Now if you receive $22,200 in SS distribution, take half ($1,850/months x 12 months SS distribution), and add to IRA distribution, or $18,700 + $11,100 = $29,800. If this amount is less than $32,000, then SS benefit does not incur any tax.
For 65 or older
$20,900 .... IRA distribution in one year
$(9,500) … Personal Exemption (for 65 or older)
$(11,400) .. Standard deduction
…..$0.00 …. Gross income
Therefore the tax is zero Now if you receive $22,200 in SS distribution, take half ($1,850/months x 12 months SS distribution), and add to IRA distribution, or $20,900 + $11,100 = $32,000. Since this amount is equal to $32,000, then SS benefit does not incur any tax. But be careful, if you exceed $32,000, your SS benefit above the $32,000 will be taxed at 10% tax rate.
This option does not have anything to do with RMD
I should have said: .....$0.00 .... TAXABLE income. Personal exemption and standard deduction amounts are for 2009, and is indexed to inflation rate, but $32,000 is not, so your IRA distribution may have to be decreased next year (I do not know what 2010 tax table looks like).
Most people should be able to subsist on $40,900 without earning additional income in a year if they have paid off their mortgage and have no other debts.

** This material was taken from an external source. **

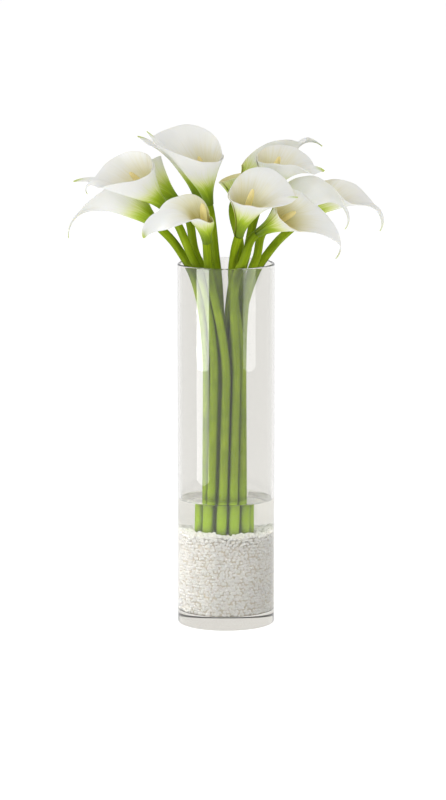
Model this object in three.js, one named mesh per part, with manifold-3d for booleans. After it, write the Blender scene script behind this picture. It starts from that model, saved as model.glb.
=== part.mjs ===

One more comment about higher incomes. Using above examples, but the sum of IRA distribution and 1/2 of SS benefits in one year are between $32,000 and $44,000 for a married couple (between $25,000 and $34,000 for a single), then 1/2 of your SS benefit will be taxed at 10% rate. Above $44K ($34K for single), 85 percent of SS benefit will be taxed at your current tax rate. You must do your homework to minimize your income tax - and I love paying as little tax to Uncle Sam as possible. Taxing thought, isn't it?